Everything we can't afford to lose is out of the basement, even if it has never flooded - gotta be prepared :^)


I have been following these flood charts for years and they are usually on the plus side. CYA I guess.

Signs of Stress, Fraud on Roadside

More Vehicles Burned, Ditched in Apparent Schemes by Owners to Get Insurance Payout

..As a member of the Las Vegas department's auto-theft unit, Mr. Menzie is on the front lines of a phenomenon that police departments and insurance companies worry could be burning out of control.
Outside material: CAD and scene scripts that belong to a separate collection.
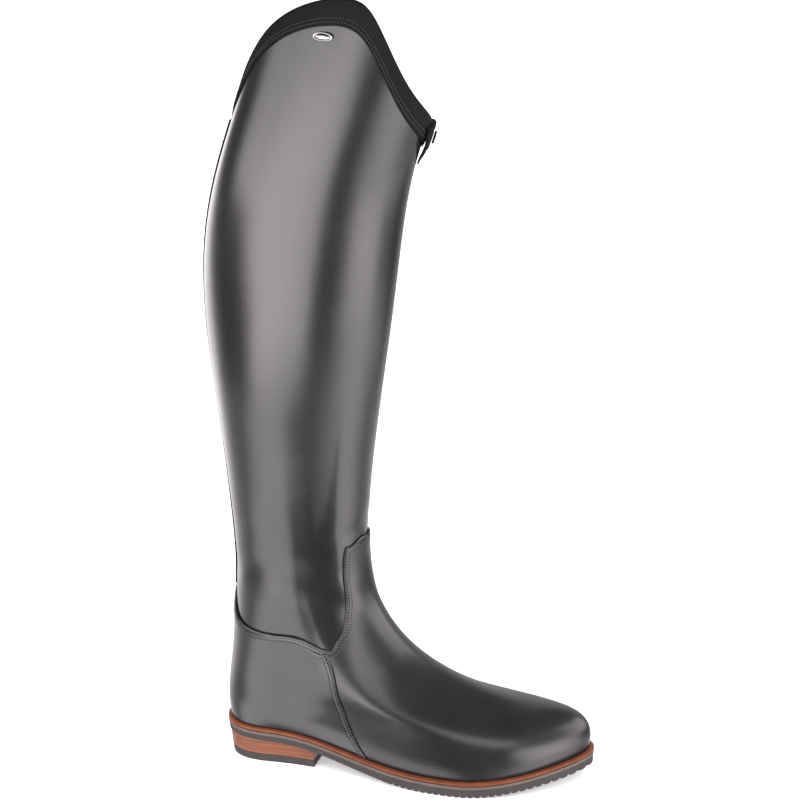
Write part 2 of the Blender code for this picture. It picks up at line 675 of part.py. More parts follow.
clear_scene()
build_boot()
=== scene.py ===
# %% [markdown]
# # A tall dress riding boot
# The boot stands on its sole, empty, with its outer side towards the camera. A boot maker pulls
# leather over a last, so nearly every piece here lies on one surface, the last, at a few
# millimetres from it. That is how this scene is built too: each piece is first made flat or
# round with plain mesh operators, with its thickness, and is then carried onto the last.
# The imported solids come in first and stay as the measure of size.

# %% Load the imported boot
import math
from collections import namedtuple

import bmesh
import bpy
import numpy as np
from mathutils import Matrix, Vector

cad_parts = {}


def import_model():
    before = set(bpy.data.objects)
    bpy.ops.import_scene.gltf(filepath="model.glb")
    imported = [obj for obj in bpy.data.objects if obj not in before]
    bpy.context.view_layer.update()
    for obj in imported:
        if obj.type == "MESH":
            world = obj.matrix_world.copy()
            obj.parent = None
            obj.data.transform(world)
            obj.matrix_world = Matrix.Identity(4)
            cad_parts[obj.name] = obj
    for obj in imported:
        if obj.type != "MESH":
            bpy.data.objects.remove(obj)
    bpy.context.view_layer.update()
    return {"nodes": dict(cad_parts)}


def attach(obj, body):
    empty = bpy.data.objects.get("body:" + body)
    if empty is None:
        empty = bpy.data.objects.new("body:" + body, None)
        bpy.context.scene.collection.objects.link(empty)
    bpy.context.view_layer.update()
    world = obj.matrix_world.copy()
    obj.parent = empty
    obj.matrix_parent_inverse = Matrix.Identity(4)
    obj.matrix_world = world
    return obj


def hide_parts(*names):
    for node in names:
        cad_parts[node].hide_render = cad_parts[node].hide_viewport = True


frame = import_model()

# %% [markdown]
# ## The last
# A last is described the way a pattern maker does it: sections up the leg, each with a back
# point, a front point and half widths between them. Sizes are millimetres, and stations are
# counted from the back of the heel. The tables are the same as in the solids, so that what is
# made here lies exactly where they do.

# %% Sections of the last
MM = 0.001
HEEL_CENTRE = 33.0
LAST_LENGTH = 264.0
TOE_SWING = 9.0
SWING_START = 95.0
SWING_FADE_LOW = 130.0
SWING_FADE_HIGH = 330.0
Section = namedtuple(
    "Section", "back_x back_z front_x front_z heel waist_out waist_in ball_out ball_in front "
    "back_round front_round follow")
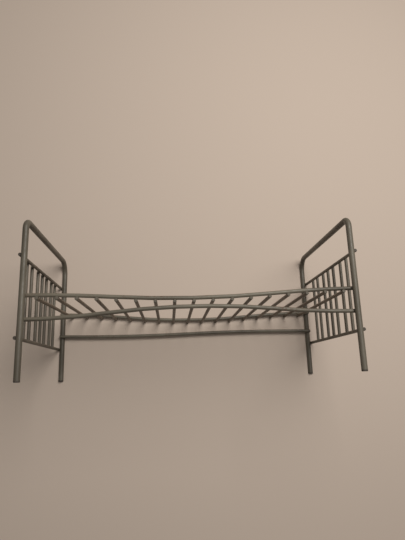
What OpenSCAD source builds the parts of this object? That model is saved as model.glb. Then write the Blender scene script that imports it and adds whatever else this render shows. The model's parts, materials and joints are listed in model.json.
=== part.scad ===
// A doll's bed of welded wire: two tall end hoops, four side rails, two end
// panels of spindles and a deck of cross slats. It stands on its four leg ends.
// Axes: X runs along the bed, Y from the front side to the back side, Z is up.
// The origin is on the floor, in the middle of the bed. Lengths in millimetres.

/* [Frame] */
// Distance between the two hoops, axis to axis
hoop_spacing = 346; // [340:1:380]
// Distance between the front and back legs of a hoop, axis to axis
leg_spacing = 184; // [178:1:210]
// Height of a hoop over everything
hoop_height = 168.5; // [155:0.5:240]
// Bend radius at the top front corners, on the rod's axis
front_bend_radius = 9.5; // [8:0.5:25]
// Bend radius at the top back corners, on the rod's axis
back_bend_radius = 18; // [8:0.5:30]

/* [Wire stock] */
// Diameter of the rod in the end hoops
post_d = 6.5; // [5.5:0.1:8]
// Diameter of the wire in the side rails
rail_d = 4.3; // [3.8:0.1:5]
// Diameter of the wire in the end panels and the slats
wire_d = 3.7; // [3.2:0.1:4.2]
// Depth to which two crossing wires sink into each other at a weld
weld_bite = 0.6; // [0.2:0.05:0.8]
// Width of the broken edge on every cut end
end_chamfer = 0.5; // [0.2:0.05:0.8]

/* [Side rails] */
// Length by which a side rail runs past the axis of each leg
rail_overrun = 2.8; // [2.6:0.1:3.2]
// Height of the front upper rail's axis at its left end
front_upper_left_z = 86.2; // [84:0.1:92]
// Height of the front upper rail's axis at its right end
front_upper_right_z = 87.5; // [84:0.1:92]
// Amount by which the front upper rail sags in the middle
front_upper_sag = 6.5; // [4:0.1:8]
// Height of the front lower rail's axis at its left end
front_lower_left_z = 61.4; // [58:0.1:62]
// Height of the front lower rail's axis at its right end
front_lower_right_z = 63; // [58:0.1:64]
// Amount by which the front lower rail bows upwards in the middle
front_lower_rise = 9.4; // [4:0.1:10]
// Height of the back upper rail's axis at its left end
back_upper_left_z = 90.3; // [84:0.1:92]
// Height of the back upper rail's axis at its right end
back_upper_right_z = 85.6; // [82:0.1:92]
// Amount by which the back upper rail sags in the middle
back_upper_sag = 8.5; // [4:0.1:10]
// Height of the back lower rail's axis at its left end
back_lower_left_z = 60.2; // [56:0.1:62]
// Height of the back lower rail's axis at its right end
back_lower_right_z = 59.6; // [56:0.1:62]
// Amount by which the back lower rail waves, down on the left and up on the right
back_lower_wave = 1.4; // [0.5:0.1:3]

/* [End panels] */
// Height of the upper cross wire's axis
upper_cross_z = 128.4; // [110:0.1:135]
// Height of the lower cross wire's axis
lower_cross_z = 43; // [30:0.1:50]
// Length by which a cross wire runs past the axis of each leg
cross_overrun = 0.4; // [0.2:0.1:3]
// Distance between neighbouring spindles in a group
spindle_pitch = 18.8; // [14:0.1:20]
// Distance between neighbouring spindles of two groups
spindle_gap = 24.3; // [20:0.1:28]
// Amount by which the panel's middle spindle sits towards the back side
panel_shift = 5.9; // [0:0.1:8]
// Length by which a spindle runs past the axis of each cross wire
spindle_overrun = 0.8; // [0.8:0.1:3]

/* [Slats] */
// Distance between neighbouring slats
slat_pitch = 20; // [12:0.1:20]
// Amount by which the middle slat sits to the right of the bed's middle
slat_shift = 0.7; // [0:0.1:2]
// Length by which a slat runs past the axis of the front upper rail
slat_front_overrun = 3.3; // [2.5:0.1:5]
// Length by which a slat runs past the axis of the back upper rail
slat_back_overrun = 4.8; // [2.5:0.1:6]

/* [Hidden] */
SLAT_COUNT = 17;
SPINDLE_COUNT = 7;
SIDES = ["left", "right"];

function side_sign(side) = side == "left" ? -1 : 1;
function spindle_name(side, i) = str(side, "_spindle_", i);
function slat_name(i) = str("slat_", i < 10 ? "0" : "", i);

POST_COLOR = "#67655b";
RAIL_COLOR = "#605d54";
PANEL_COLOR = "#6a685e";
SLAT_COLOR = "#473d35";

// Small rounds are fine enough to look smooth, and long arcs get a step about this long.
$fn = 32;
ARC_STEP = 4;
// A seat is cut with a short copy of the neighbouring wire, this long to each side.
SEAT_REACH = 4;
// Two arcs of opposite bend are joined by a straight link of this length, a hair thicker than the wire.
LINK_LENGTH = 2;
LINK_SKIN = 0.02;

hoop_x = hoop_spacing / 2;
leg_y = leg_spacing / 2;
hoop_axis_z = hoop_height - post_d / 2;
rail_length = hoop_spacing + 2 * rail_overrun;

// Crossing wires lie side by side, sunk into each other by the weld's bite.
function lap(d_one, d_other) = (d_one + d_other) / 2 - weld_bite;
cross_x = hoop_x + lap(post_d, wire_d);
spindle_x = cross_x + lap(wire_d, wire_d);
rail_y = leg_y - lap(post_d, rail_d);
slat_drop = lap(rail_d, wire_d);

// A bow is four tangent quarter-span arcs of one radius: level at both ends and in the middle.
function bow_radius(span, rise) = (pow(span / 4, 2) + pow(rise / 2, 2)) / rise;
function bow_height(x, span, rise) =
    let (r = bow_radius(span, rise), from_end = span / 2 - abs(x))
    abs(x) > span / 4
        ? r - sqrt(r * r - from_end * from_end)
        : rise - r + sqrt(r * r - x * x);
// Angle at which the bow climbs there, measured from +X towards +Z
function bow_angle(x, span, rise) =
    -sign(x) * asin(min(abs(x), span / 2 - abs(x)) / bow_radius(span, rise));
function tilt(left_z, right_z) = atan2(right_z - left_z, hoop_spacing);
// Height of a sagging upper rail's axis above the floor at a place along the bed
function upper_rail_height(x, left_z, right_z, sag) =
    (left_z + right_z) / 2 + x * tan(tilt(left_z, right_z)) - bow_height(x, rail_length, sag);

function upper_rail_angle(x, left_z, right_z, sag) =
    tilt(left_z, right_z) - bow_angle(x, rail_length, sag);

function slat_x(i) = slat_shift + (i - (SLAT_COUNT + 1) / 2) * slat_pitch;

// Places of the spindles across the bed: two, three and two, with a wider gap between the groups.
function spindle_y(i) =
    let (k = i - (SPINDLE_COUNT + 1) / 2)
    panel_shift + k * spindle_pitch
    + (abs(k) > 1 ? sign(k) * (spindle_gap - spindle_pitch) : 0);

// Straight wire along +Z from the origin, with the edges of both cut ends broken.
module cut_wire(length, d) {
    cylinder(h = end_chamfer, d1 = d - 2 * end_chamfer, d2 = d);
    translate([0, 0, end_chamfer]) cylinder(h = length - 2 * end_chamfer, d = d);
    translate([0, 0, length - end_chamfer])
        cylinder(h = end_chamfer, d1 = d, d2 = d - 2 * end_chamfer);
}

// Tapered tip that breaks the edge of a bent wire's cut end, pointing along +Z.
module wire_tip(d) {
    cylinder(h = end_chamfer, d1 = d, d2 = d - 2 * end_chamfer);
}

// Arc of round wire in the XZ plane; angles are measured from +X towards +Z.
module arc_wire(center, radius, start, sweep, d) {
    translate([center[0], 0, center[1]])
        rotate([90, 0, 0])
            rotate([0, 0, start])
                rotate_extrude(angle = sweep, $fn = ceil(2 * PI * radius / ARC_STEP))
                    translate([radius, 0]) circle(d = d, $fn = 32);
}

// Straight link between two arcs, at a place where the bend changes direction.
module arc_link(x, z, climb, d) {
    translate([x, 0, z])
        rotate([0, 90 - climb, 0])
            cylinder(h = LINK_LENGTH, d = d + LINK_SKIN, center = true);
}

// Angle by which an arc stops short of a link's middle, so that it ends inside the link.
function short_of_link(radius) = LINK_LENGTH / 4 / radius * 180 / PI;

// Wire along X whose axis rises in the middle and is level at its ends.
module bowed_wire(length, rise, d) {
    span = length - 2 * end_chamfer;
    r = bow_radius(span, rise);
    climb = asin(span / 4 / r);
    sweep = climb - short_of_link(r);
    arc_wire([0, rise - r], r, 90 - sweep, 2 * sweep, d);
    for (side = [0, 1])
        mirror([side, 0, 0]) {
            translate([-span / 2, 0, 0]) rotate([0, -90, 0]) wire_tip(d);
            arc_wire([-span / 2, r], r, -90, sweep, d);
            arc_link(-span / 4, rise / 2, climb, d);
        }
}

// Wire along X that dips on the left half and rises by as much on the right half.
module waved_wire(length, wave, d) {
    chord = length / 2 - end_chamfer;
    r = (pow(chord / 2, 2) + wave * wave) / (2 * wave);
    climb = asin(chord / 2 / r);
    arc_link(0, 0, climb, d);
    for (turn = [0, 180])
        rotate([0, turn, 0])
            translate([-chord, 0, 0])
                rotate([0, climb, 0]) {
                    rotate([0, -90, 0]) wire_tip(d);
                    arc_wire([0, r], r, -90, 2 * climb - short_of_link(r), d);
                }
}

module tilted(left_z, right_z) {
    translate([0, 0, (left_z + right_z) / 2]) rotate([0, -tilt(left_z, right_z), 0]) children();
}

// The four legs as plain rods, used to cut the seats of the wires that lap them.
module leg_rods() {
    for (x = [-hoop_x, hoop_x], y = [-leg_y, leg_y])
        translate([x, y, 0]) cylinder(h = hoop_axis_z - back_bend_radius, d = post_d);
}

// One bent rod: two legs, two top corners of different radius and the top bar.
module end_hoop(side) {
    color(POST_COLOR)
        translate([side_sign(side) * hoop_x, 0, 0]) {
            hoop_leg(-leg_y, front_bend_radius);
            hoop_leg(leg_y, back_bend_radius);
            hoop_corner(-leg_y + front_bend_radius, front_bend_radius, 90);
            hoop_corner(leg_y - back_bend_radius, back_bend_radius, 0);
            translate([0, -leg_y + front_bend_radius, hoop_axis_z])
                rotate([-90, 0, 0])
                    cylinder(h = leg_spacing - front_bend_radius - back_bend_radius, d = post_d);
        }
}

module hoop_leg(y, bend_radius) {
    translate([0, y, 0]) {
        cylinder(h = end_chamfer, d1 = post_d - 2 * end_chamfer, d2 = post_d);
        translate([0, 0, end_chamfer])
            cylinder(h = hoop_axis_z - bend_radius - end_chamfer, d = post_d);
    }
}

// Quarter bend in the YZ plane; start is measured from +Y towards +Z.
module hoop_corner(y, bend_radius, start) {
    translate([0, y, hoop_axis_z - bend_radius])
        rotate([0, 0, 90]) arc_wire([0, 0], bend_radius, start, 90, post_d, $fn = 64);
}

// Wire across a hoop's outer face, seated on both legs.
module cross_wire(side, z) {
    length = leg_spacing + 2 * cross_overrun;
    color(PANEL_COLOR)
        difference() {
            translate([side_sign(side) * cross_x, -length / 2, z])
                rotate([-90, 0, 0]) cut_wire(length, wire_d);
            leg_rods();
        }
}

// Upright wire on the outer faces of both cross wires.
module spindle(side, i) {
    color(PANEL_COLOR)
        difference() {
            translate([side_sign(side) * spindle_x, spindle_y(i), lower_cross_z - spindle_overrun])
                cut_wire(upper_cross_z - lower_cross_z + 2 * spindle_overrun, wire_d);
            for (z = [lower_cross_z, upper_cross_z])
                translate([side_sign(side) * cross_x, spindle_y(i), z])
                    rotate([90, 0, 0]) cylinder(h = 2 * SEAT_REACH, d = wire_d, center = true);
        }
}

// A sagging rail on the inner faces of two legs, front (-1) or back (1).
module upper_rail(y_sign, left_z, right_z, sag) {
    color(RAIL_COLOR) difference() {
        translate([0, y_sign * rail_y, 0])
            tilted(left_z, right_z) mirror([0, 0, 1]) bowed_wire(rail_length, sag, rail_d);
        leg_rods();
    }
}

module front_upper_rail() {
    upper_rail(-1, front_upper_left_z, front_upper_right_z, front_upper_sag);
}

module back_upper_rail() {
    upper_rail(1, back_upper_left_z, back_upper_right_z, back_upper_sag);
}

module front_lower_rail() {
    color(RAIL_COLOR) difference() {
        translate([0, -rail_y, 0])
            tilted(front_lower_left_z, front_lower_right_z)
                bowed_wire(rail_length, front_lower_rise, rail_d);
        leg_rods();
    }
}

module back_lower_rail() {
    color(RAIL_COLOR) difference() {
        translate([0, rail_y, 0])
            tilted(back_lower_left_z, back_lower_right_z)
                waved_wire(rail_length, back_lower_wave, rail_d);
        leg_rods();
    }
}

// Short straight copy of a rail where a slat crosses it.
module rail_seat(x, y, z, climb) {
    translate([x, y, z])
        rotate([0, 90 - climb, 0]) cylinder(h = 2 * SEAT_REACH, d = rail_d, center = true);
}

// Straight wire under both upper rails, seated on each where it crosses.
module slat(i) {
    x = slat_x(i);
    front_z = upper_rail_height(x, front_upper_left_z, front_upper_right_z, front_upper_sag);
    back_z = upper_rail_height(x, back_upper_left_z, back_upper_right_z, back_upper_sag);
    front_climb = upper_rail_angle(x, front_upper_left_z, front_upper_right_z, front_upper_sag);
    back_climb = upper_rail_angle(x, back_upper_left_z, back_upper_right_z, back_upper_sag);
    color(SLAT_COLOR) difference() {
        translate([x, 0, (front_z + back_z) / 2 - slat_drop])
            rotate([atan2(back_z - front_z, 2 * rail_y), 0, 0])
                translate([0, -rail_y - slat_front_overrun, 0])
                    rotate([-90, 0, 0])
                        cut_wire(2 * rail_y + slat_front_overrun + slat_back_overrun, wire_d);
        rail_seat(x, -rail_y, front_z, front_climb);
        rail_seat(x, rail_y, back_z, back_climb);
    }
}

for (side = SIDES) {
    end_hoop(side);
    cross_wire(side, upper_cross_z);
    cross_wire(side, lower_cross_z);
    for (i = [1:SPINDLE_COUNT])
        spindle(side, i);
}
front_upper_rail();
front_lower_rail();
back_upper_rail();
back_lower_rail();
for (i = [1:SLAT_COUNT])
    slat(i);
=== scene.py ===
"""Looks, weld beads, light and camera for a doll's bed of welded wire.

Everything is in metres, in the bed's own frame: X along the bed, Y from the front side to the
back side, Z up. The bed is seen lying on its back side, so the cloth it lies on is a plane at
the back legs, and the camera looks along +Y from about the height of the feet. A floor under
the feet serves the views from above.
"""

import json
import math

import bmesh
import bpy
from mathutils import Euler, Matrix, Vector, noise
from mathutils.bvhtree import BVHTree


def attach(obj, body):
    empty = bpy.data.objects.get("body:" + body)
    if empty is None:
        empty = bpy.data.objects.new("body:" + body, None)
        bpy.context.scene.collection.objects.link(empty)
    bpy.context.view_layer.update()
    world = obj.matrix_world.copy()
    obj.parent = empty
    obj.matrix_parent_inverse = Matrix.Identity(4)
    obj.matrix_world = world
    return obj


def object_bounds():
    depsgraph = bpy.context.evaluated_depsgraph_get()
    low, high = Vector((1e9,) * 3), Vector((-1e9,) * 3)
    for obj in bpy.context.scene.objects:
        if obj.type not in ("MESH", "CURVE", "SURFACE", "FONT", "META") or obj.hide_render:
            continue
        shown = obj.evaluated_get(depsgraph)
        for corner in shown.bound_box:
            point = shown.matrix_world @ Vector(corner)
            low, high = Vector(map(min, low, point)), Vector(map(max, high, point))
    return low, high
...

"The economy is stretching people to the breaking point and some of them are willing to risk criminal conviction," said James Quiggle, a spokesman for the Coalition Against Insurance Fraud, an industry-backed group. "They look at this as their own personal stimulus package."
Just another way that gets poor and financially stressed people to pedaling bicycles or riding mass-transit,IMO. Ironically, due to Jevon's Paradox: this sad trend makes it easier for the rich to keep fueling their Hummers on the cheap.

From the article about the Saudi oil minister:

Saudi Arabia has 260 billion barrels of proven reserves, enough to keep pumping oil for the next 89 years at today’s rate of production.

Facepalm. (Didn't this alarming sentence say 70 years just a few weeks ago?)

I guess it's because they are producing at a lower rate. Of course, at their current rate of increase in consumption, they would be consuming about 200 mbpd in 89 years, and therefore importing over 190 mbpd--at today's rate of production.

Saudi Arabia has had 260 billion barrels of proven reserves for well over 20 years now. At that rate of decline they have enough to last forever.

The US has had 30 billion barrels of proven reserves for well over 20 years now. Not saying it's the same thing, but that alone doesn't prove anything.

That's the point. It doesn't prove they have staying power.

But the fact that they have been producing heavily since the 80's without dipping into those reserves at all, well that is highly suggestive of what the number means. In the US too, but at least we have better visibility on the source of that number.